The above picture shows the structure of a typical hadoop cluster. Hadoop Cluster consists of multiple racks. Each rack is having its own switch. Every switch is connected to a single core switch which in turn is connected to the client machine. Thus forming g network and it is simply called a Hadoop cluster. Below you will find some terms associated with Hadoop cluster.
Big-Data and Hadoop HDFS Architecture
The white dark portion in the following image represents the Rack. Rack is basically a box and multiple computers are fixed into it. Typically, each rack has given its individual power supply and a dedicated network switch. If there is a problem in power supply or if a particular network switch gets failed, then all the computers associated with a rack gets out of network. It shows that there is a possibility that the entire rack can be failed in the network.
HDFS is basically designed by using Master-Slave architecture. In Master-slave architecture one computer from any rack is treated as a master and other computers are treated as slave. The Hadoop master is known as the Name Node and while other computers are known as the Data Node . You may think that why the Hadoop master is known as Name node not hadoop node or master node or super node. It is known as Name Node because it stores and manages names i.e. names of files and directories. Data Node manages the data stored in that files so that’s why they are called as Data Nodes.
Let’s look how the HDFS stores the file in hadoop cluster and how things happened at the back end when we create a file in HDFS.
Mainly there are three actors i.e. (Hadoop Client , Data Node and Name Node) which are responsible for creating a file in HDFS. They are also responsible for reading or writing a data inside the file. The following steps will guide you how the things actually happen at the back end.
Back End Process Involved
- Initially, the hadoop client sends a request to Name Node for creating a file. The client also supply the target directory name and the file name.
- On receiving the request, the Name Node performs some validations like the existence of requested directory, is there any file exists already with name and whether the clients have permissions to create that file or not.
- The Name Node can perform all these checks because it has an image of whole HDFS namespace into memory and it is known as In-memory-FS image i.e. fs-image or File System image.
- If all checks are passed then the Name Node creates an entry for new file in HDFS and returns success to the client. Now the process of creation of a file is over but at present the file is empty because we haven’t written any data into file.
- In-order to write the data into that file the client will create a FSDataOutputStream and start writing data to this stream. FSDataOutputStream is a Hadoop Streamer class responsible for writing data into HDFS files.

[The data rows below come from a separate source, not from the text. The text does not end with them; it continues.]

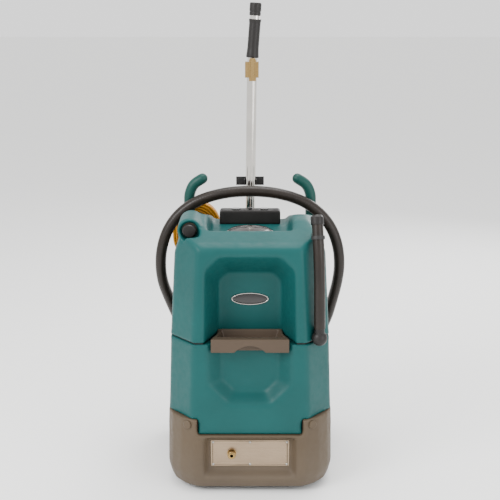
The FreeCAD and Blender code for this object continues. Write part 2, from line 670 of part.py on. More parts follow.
# ---------------------------------------------------------------- rear and roof
def control_box():
    """Black switch housing across the roof valley, with two rocker switches and a breaker button."""
    half, low, high = 97, dims.valley_floor, 796
    corner = 5
    case = prism("XZ_Plane", [(-half, low), (half, low), (half, high - corner), (half - corner, high),
                              (-half + corner, high), (-half, high - corner)], 50, -145)
    pockets = [box((x - 13, x + 13), (110, 130), (high - 12, high + 1)) for x in (-45, 45)]
    stem_hole = rod(5.2, 12, (0, 120, high - 11))
    hollow = box((-91, 91), (100, 140), (low - 1, 776))
    sockets = [rod(1.25, 32, (x - 16, 120, 793), (1, 0, 0)) for x in (-45, 45)]
    keep(cut(case, hollow, stem_hole, *pockets, *sockets), "control_box")
    for name, x in (("vacuum", -45), ("pump", 45)):
        rocker = prism("YZ_Plane", [(112, 790), (128, 790), (128, 798), (124, 800.5), (116, 800.5), (112, 798)],
                       22, x - 11)
        keep(fuse(rocker, rod(1.2, 30, (x - 15, 120, 793), (1, 0, 0))), f"{name}_rocker")
    keep(turned([(0, -7), (5, -7), (5, 2), (7, 2.6), (7, 5), (5.5, 6.5), (0, 6.5)], (0, 120, high)),
         "breaker_button")


def horn(side):
    """Upright hook that holds the wound hose: a bent tube with a rounded tip on two wall pads."""
    x, y = side * dims.horn_x.value, dims.horn_y.value
    route = [(x, y, 630), (x, y, 829), (x - side * 14, y, 862), (x - side * 44, y, 880)]
    post = tube("horns", dims.horn_radius, route)
    tip = ball(dims.horn_radius, route[-1])
    foot = ball(dims.horn_radius, route[0])
    pads = [box((x - 9, x + 9), (191, y), (z - 12, z + 12)) for z in (660, 725)]
    return cut(fuse(post, tip, foot, *pads), recovery_blank())


def wand_holder():
    """Steel T bracket on the tank's back that clips the wand, the rest under the wand's head and a cord peg."""
    back = dims.tank_back
    behind = dims.wand_y + dims.wand_radius + 3
    foot = [box((-13, 28), (back, back + 4), (640, 690)), box((24, 28), (back, behind + 4), (640, 690)),
            box((-13, 28), (behind, behind + 4), (640, 690))]
    upright = box((-13, 13), (behind, behind + 4), (640, 880))
    cross = box((-46, 46), (behind, behind + 4), (850, 878))
    bosses = [rod(11, 6, (side * 32, behind - 6, 864), (0, 1, 0)) for side in (1, -1)]
    arms = [box((low, low + 4), (dims.wand_y - 6, behind), (854, 872)) for low in (18.6, -20)]
    holes = [rod(3.2, 12, (0, back - 4, z), (0, 1, 0)) for z in (655, 675)]
    keep(cut(fuse(*foot, upright, cross, *bosses, *arms), *holes), "wand_bracket")
    rest = fuse(box((-60, 60), (dims.base_back, dims.base_back + 69), (24, 30)),
                box((-60, 60), (dims.base_back, dims.base_back + 4), (24, 120)),
                box((-60, 60), (dims.base_back + 66, dims.base_back + 70), (24, 42)))
    keep(rest, "wand_rest")
    peg = turned([(0, 0), (14, 0), (14, 4), (8, 4), (8, 76), (14, 76), (14, 79), (13, 80), (0, 80)],
                 (-166, back, 742), (0, 1, 0))
    keep(peg, "cord_peg")


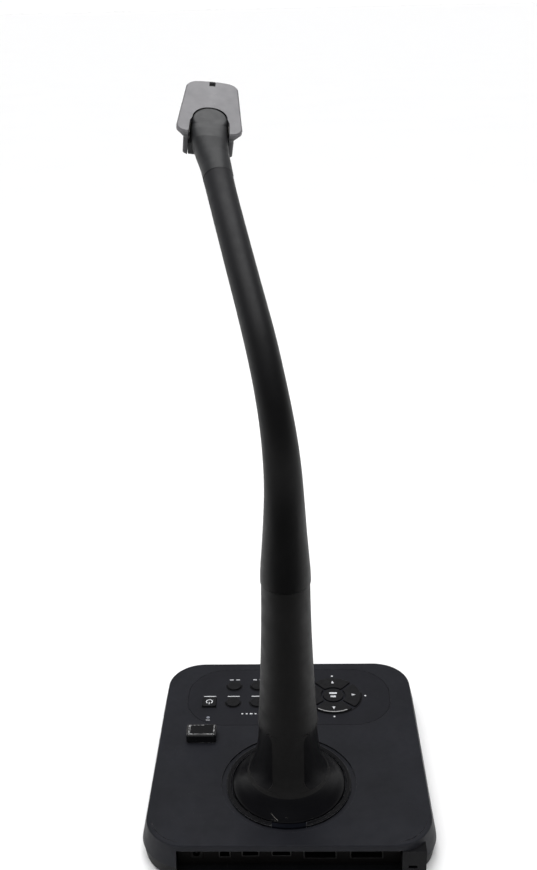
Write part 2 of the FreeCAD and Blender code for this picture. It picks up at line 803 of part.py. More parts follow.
neck_reach, neck_height, _ = ARM[-1]
neck_place = arm_frame(neck_reach, neck_height, SLOPES[-1])
bearing_length = 20.0
bearing_blank = cylinder("bearing_blank", 9.8, bearing_length, (0, 0.4, 0), (0, 1, 0))
bearing_bore = cylinder(
    "bearing_bore", d.neck_pin_radius + d.run_fit, bearing_length + 6.0, (0, -2.0, 0), (0, 1, 0)
)
bearing = node(cut("bearing_cut", bearing_blank, [bearing_bore]), "neck_bearing")
settle(bearing, neck_place)

# ---------------------------------------------------------------- neck

# The middle of the tilt axle, and how the head is turned, pitched and rolled about it.
head_centre = Vector(61.9, -203.3, 523.6)
head_turn = Rotation(Vector(1, 0, 0), -28.0).multiply(Rotation(Vector(0, 1, 0), -7.85))
head_place = Placement(head_centre, head_turn)
arm_end = head_place.inverse().multVec(neck_place.Base)

# Along the neck, in the head's own axes: distance behind the axle, middle sideways and up,
# half width, half height, squareness of the section.
NECK = [
    (arm_end.y, arm_end.x, arm_end.z, d.neck_radius, d.neck_radius, 2.0),
    (47.0, -8.4, -7.6, 12.9, 12.2, 2.1),
    (36.0, -5.0, -5.0, 13.9, 11.4, 2.3),
    (24.0, -1.8, -2.0, 15.2, 10.5, 2.8),
    (14.0, -0.4, -0.6, 15.9, 9.8, 3.4),
    (4.0, 0.0, -0.2, 15.4, 9.4, 4.0),
]
neck_gap = 0.35


def neck_frame(behind, sideways, up):
    """The place of one section of the neck, turned from the arm's direction toward the head's."""
    here = head_place.multVec(Vector(sideways, behind, up))
    share = 1.0 - behind / arm_end.y
    return Placement(here, neck_place.Rotation.slerp(head_turn, share))


def wedge(name, near, far, start, end, low, high):
    """An upright block across the head: near half width at start, far half width at end."""
    points = [(far, end), (-far, end), (-near, start), (near, start)]
    ends = [wire(f"{name}_{i}", points, [0.5] * 4, height) for i, height in enumerate((low, high))]
    return loft(name, ends, True)


tongue_sections = [section(f"tongue_{i}", neck_frame(*row[:3]), *row[3:]) for i, row in enumerate(NECK)]
tongue_loft = loft("tongue_loft", tongue_sections)
bearing_face = cylinder("bearing_face", 40.0, 20.0, (0, -neck_gap, 0), (0, 1, 0))
settle(bearing_face, neck_place)
ball_top, ball_low = d.head_top - 0.2, 0.6 - d.head_bottom
ball = doc.addObject("Part::Sphere", "ball")
bind(ball, "Radius", m.ball_radius)
ball_keep = box(
    "ball_keep", (2 * d.tongue_half, 40.0, ball_top - ball_low), (-d.tongue_half, -20.0, ball_low)
)
knuckle = doc.addObject("Part::Common", "knuckle")
knuckle.Base = ball
knuckle.Tool = ball_keep
knuckle_soft = soften("knuckle_soft", knuckle, 1.0, level(ball_top))
# Below the neck a heel fills the slot of the head, so that no light passes beside the neck.
heel_start, heel_end, heel_top = 2.0, 19.0, -3.0
heel = wedge("heel", d.tongue_half, d.tongue_half + 0.7, heel_start, heel_end, ball_low, heel_top)
tongue_bore = cylinder("tongue_bore", m.axle_radius + m.run_fit, 60.0, (-30.0, 0, 0), (1, 0, 0))
for shape in (knuckle_soft, heel, tongue_bore):
    settle(shape, head_place)
pin_hole = cylinder("neck_pin_hole", d.neck_pin_radius, 16.0, (0, 2.0, 0), (0, -1, 0))
settle(pin_hole, neck_place)
tongue_solid = fuse("tongue_solid", [tongue_loft, knuckle_soft, heel])
node(cut("tongue_cut", tongue_solid, [tongue_bore, pin_hole, bearing_face]), "neck_tongue")
pin_bar = cylinder("neck_pin_bar", m.neck_pin_radius - 0.02, 34.0, (0, 22.0, 0), (0, -1, 0))
settle(node(pin_bar, "neck_pin"), neck_place)

# ---------------------------------------------------------------- camera head, about the axle

rear_y, front_y = d.head_rear, -d.head_front
rear_bow, front_bow = 2.5, 2.7
bow_share = 0.45


def head_layer(name, shrink, height, rear_in=0.0, front_in=0.0, rear_radius=9.0, front_radius=10.0):
    """The outline of the head at one height: wider at the rear, both ends slightly bowed."""
    rear_half, front_half = d.head_half_rear - shrink, d.head_half_front - shrink
    points = [
        (rear_half, rear_y - rear_bow - rear_in), (0.0, rear_y - rear_in),
        (-rear_half, rear_y - rear_bow - rear_in), (-front_half, front_y + front_bow + front_in),
        (0.0, front_y + front_in), (front_half, front_y + front_bow + front_in),
    ]
    rear_sweep = bow_share * rear_half**2 / rear_bow
    front_sweep = bow_share * front_half**2 / front_bow
    radii = [rear_radius, rear_sweep, rear_radius, front_radius, front_sweep, front_radius]
    return wire(name, points, radii, height)


slot_near, slot_far = d.tongue_half + 0.4, d.tongue_half + 1.3
slot_end = rear_y + 5.0


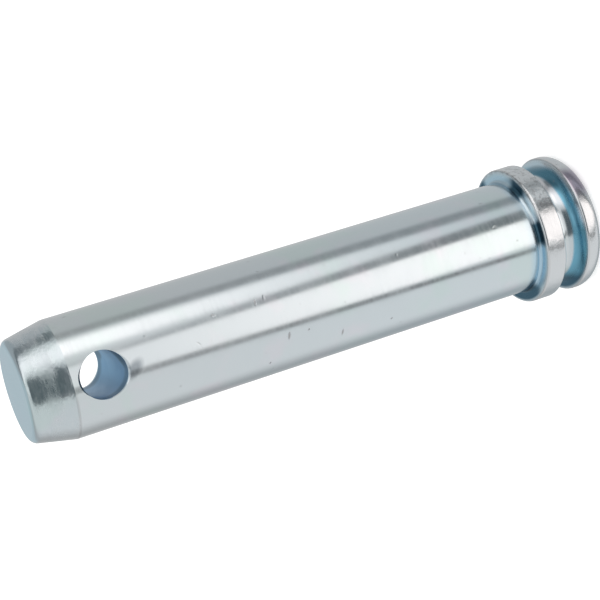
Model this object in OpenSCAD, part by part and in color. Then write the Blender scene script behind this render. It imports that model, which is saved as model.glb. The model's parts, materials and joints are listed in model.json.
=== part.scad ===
// Hitch pin: one piece of steel bar with a grooved head, a tapered lead and a cross hole for its clip.
// It stands on its head, with the shank's axis along Z and the origin in the middle of the head's face.

/* [Shank] */
// Diameter of the shank
shank_d = 28; // [22:0.5:30]
// Length of the shank, from the collar's shoulder to the end of the tip
shank_length = 129; // [80:0.5:220]
// Radius of the fillet where the shank meets the collar
root_fillet = 0.8; // [0.5:0.1:2.5]

/* [Lead] */
// Length of the tapered lead at the tip
lead_length = 10; // [4:0.5:12]
// Slope of the lead, measured from the pin's axis
lead_angle = 12; // [5:1:25]
// Radius of the edge round the tip's end face
tip_edge = 1.8; // [0.2:0.1:2.2]

/* [Cross hole] */
// Diameter of the hole for the clip
hole_d = 11; // [6:0.5:13]
// Distance from the end of the tip to the middle of the hole
hole_setback = 17.3; // [16:0.1:40]
// Width of the chamfer at the hole's mouths, at their highest point
hole_chamfer = 0.5; // [0.2:0.1:1]

/* [Collar] */
// Diameter of the collar that stops the pin
collar_d = 34; // [30.5:0.5:44]
// Thickness of the collar
collar_thickness = 5.3; // [3:0.1:10]
// Radius of the collar's two edges
collar_edge = 0.6; // [0.2:0.1:0.8]

/* [Groove] */
// Diameter at the groove's floor
groove_d = 25; // [20:0.5:29]
// Width of the groove between the collar and the head
groove_width = 6.2; // [4:0.1:12]
// Radius of the sweep from the groove's floor up to the head
head_sweep = 3.9; // [0.5:0.1:4.5]
// Radius of the fillet between the groove's floor and the collar
collar_fillet = 1.5; // [0.5:0.1:2]

/* [Head] */
// Diameter of the head
head_d = 34; // [30.5:0.5:44]
// Thickness of the head
head_thickness = 5; // [3:0.1:10]
// Radius that rounds the head's outer end
head_round = 3.5; // [0.5:0.1:6]
// Radius of the head's edge beside the groove
head_edge = 0.6; // [0.2:0.1:0.8]

/* [Hidden] */
shank_r = shank_d / 2;
collar_r = collar_d / 2;
groove_r = groove_d / 2;
head_r = head_d / 2;
hole_r = hole_d / 2;
tip_r = shank_r - lead_length * tan(lead_angle);

// Heights above the head's face
collar_z = head_thickness + groove_width;
shoulder_z = collar_z + collar_thickness;
tip_z = shoulder_z + shank_length;
lead_z = tip_z - lead_length;
hole_z = tip_z - hole_setback;

// Fillets and rounds, no larger than the walls that they join
collar_edge_r = min(collar_edge, (collar_r - max(shank_r, groove_r)) / 2);
head_edge_r = min(head_edge, (head_r - groove_r) / 2);
root_r = min(root_fillet, collar_r - collar_edge_r - shank_r);
groove_depth = min(head_r - head_edge_r, collar_r - collar_edge_r) - groove_r;
collar_fillet_r = min(collar_fillet, groove_depth, groove_width / 2);
head_sweep_r = min(head_sweep, groove_depth, groove_width - collar_fillet_r);
head_end_r = min(head_round, head_thickness - head_edge_r);

// How far a cutter reaches past the surface that it cuts
overcut = 2;

$fn = 120;

// What lies between a sharp corner and its round: an edge loses it and an inner corner gains it.
// The corner is at the origin, between a face towards -X and one downwards that leans outwards by lean.
module corner(radius, lean = 0) {
    reach = radius * tan((90 - lean) / 2);
    difference() {
        polygon([[0, 0], [-reach, 0], [-reach, -radius], [reach * sin(lean), -reach * cos(lean)]]);
        translate([-reach, -radius]) circle(radius);
    }
}

// One half of a disc's section, with its two edges rounded
module disc_section(radius, thickness, lower_edge, upper_edge) {
    difference() {
        square([radius, thickness]);
        translate([radius, thickness]) corner(upper_edge);
        translate([radius, 0]) mirror([0, 1]) corner(lower_edge);
    }
}

// The head and the collar, with the groove that a ring, cord or handle is held in between them
module head_section() {
    disc_section(head_r, head_thickness, head_end_r, head_edge_r);
    translate([0, head_thickness]) square([groove_r, groove_width]);
    translate([groove_r, head_thickness]) rotate(180) corner(head_sweep_r);
    translate([groove_r, collar_z]) mirror([1, 0]) corner(collar_fillet_r);
    translate([0, collar_z]) disc_section(collar_r, collar_thickness, collar_edge_r, collar_edge_r);
}

// The shank with its root fillet and its tapered lead
module shank_section() {
    translate([shank_r, shoulder_z]) rotate(180) corner(root_r);
    difference() {
        polygon([[0, shoulder_z], [shank_r, shoulder_z], [shank_r, lead_z], [tip_r, tip_z], [0, tip_z]]);
        translate([tip_r, tip_z]) corner(tip_edge, lead_angle);
    }
}

// The drill for the clip's hole, and a countersink that takes the edge off each mouth
module hole_cutter() {
    translate([0, 0, hole_z]) rotate([90, 0, 0]) {
        cylinder(r = hole_r, h = shank_d + 2 * overcut, center = true);
        for (side = [0, 1]) mirror([0, 0, side]) translate([0, 0, shank_r - hole_chamfer])
            cylinder(r1 = hole_r, r2 = hole_r + hole_chamfer + overcut, h = hole_chamfer + overcut);
    }
}

module hitch_pin() {
    color("lightsteelblue") difference() {
        rotate_extrude() {
            head_section();
            shank_section();
        }
        hole_cutter();
    }
}

hitch_pin();
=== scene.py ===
"""A zinc-plated hitch pin, standing on its head in a small photo studio.

The pin is turned from one lengthwise section, drilled across, and finished with a plate that reflects
the studio's soft panels as long bands down the shank.
"""

import collections
import json
import math

import bmesh
import bpy
from bpy.props import FloatProperty, FloatVectorProperty, IntProperty, PointerProperty
from mathutils import Matrix, Vector


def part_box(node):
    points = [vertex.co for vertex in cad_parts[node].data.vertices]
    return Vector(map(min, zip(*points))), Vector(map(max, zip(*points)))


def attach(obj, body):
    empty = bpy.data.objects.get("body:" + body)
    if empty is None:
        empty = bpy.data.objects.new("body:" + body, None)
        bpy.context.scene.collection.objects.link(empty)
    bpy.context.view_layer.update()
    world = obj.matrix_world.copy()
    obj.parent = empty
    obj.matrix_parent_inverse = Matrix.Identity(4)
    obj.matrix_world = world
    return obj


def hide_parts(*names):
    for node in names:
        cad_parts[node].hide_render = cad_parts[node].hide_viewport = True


bl_info = {
    "name": "Hitch Pin",
    "version": (1, 0, 0),
    "blender": (4, 5, 0),
    "location": "3D View > Sidebar > Hitch Pin",
    "description": "Builds a zinc-plated hitch pin and the studio that it is shown in",
    "category": "Add Mesh",
}

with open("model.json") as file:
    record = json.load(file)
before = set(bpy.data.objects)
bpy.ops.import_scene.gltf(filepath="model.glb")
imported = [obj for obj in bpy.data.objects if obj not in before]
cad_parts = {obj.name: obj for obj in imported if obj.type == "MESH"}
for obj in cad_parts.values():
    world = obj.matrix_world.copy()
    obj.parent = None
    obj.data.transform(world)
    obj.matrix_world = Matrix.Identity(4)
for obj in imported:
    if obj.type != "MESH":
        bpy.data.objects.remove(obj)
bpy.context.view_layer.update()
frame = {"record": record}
PIN_NODE = "hitch_pin"
MM = 0.001

# The sizes that the frame gives: its mounts are the turned surfaces that other parts meet
MOUNTS = {mount["name"]: mount for mount in frame["record"]["mounts"]}
PIN_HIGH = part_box(PIN_NODE)[1]
SHANK = MOUNTS["shank"]
HOLE = MOUNTS["cross_hole"]
GROOVE = MOUNTS["head_groove"]


def mm(*lengths):
    """Lengths in mm, in metres."""
    return tuple(length * MM for length in lengths)


def mount_radius(mount):
    """A round mount's radius in metres."""
    return mount["dims"]["r_mm"] * MM


def mount_span(mount):
    """The lower and upper end of a mount along the pin's axis, in metres."""
    middle = mount["pos_m"][2]
    half = mount["dims"]["length_mm"] * MM / 2
    return middle - half, middle + half


SHANK_SPAN = mount_span(SHANK)
GROOVE_SPAN = mount_span(GROOVE)
SHOULDER_HEIGHT = MOUNTS["shoulder"]["pos_m"][2]


def length_property(name, description, default):
    """A length of the pin that a user can change."""
    return FloatProperty(
        name=name, description=description, default=default, min=0.0, precision=5, unit="LENGTH"
    )


def colour_property(name, description, default):
    """A plain linear colour that a user can change."""
    return FloatVectorProperty(
        name=name, description=description, default=default, size=3, min=0.0, max=4.0, subtype="COLOR"
    )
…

- Initially, the data is written by client to the FSDataOutputStream Buffer which is also known as Block. The block is having the default capacity of 128MB. Once the one block gets filled then the data will be written into another block.
- Once the one block gets filled then the streamer class object will reaches out to Name Node for requesting for block allocation. It means the streamer will ask the Name Node where the block will be stored.
- The Name Node does not store data but it knows the amount of free space available in each Data Node. With this information, the Name Node can easily assign the data Node to streamer.
- Now, the streamer knows where to send the data. So, the streamer starts sending data to allocated Data Node by Name Node.
- If your data is more than the block size then the streamer will create an another block of default size(128MB) and will request to Name Node for allocation of Block.
- There may be a chance that you may get another Data Node this time for writing of data and the data will be stored into another Data Node.
- Once you write all data into the file, the Name Node will commit all the changes and your data gets finally stored into the created file in HDFS.
The following image will gives you a glimpse of how the above steps would have worked on.
That’s all about Big Data Hadoop and HDFS Architecture. Hope you have got an excellent view of how the file gets created in HDFS and how the data gets stored into those files. In upcoming parts I will explain you the remaining Components of Hadoop along with some features of Hadoop.
Thank you for reading.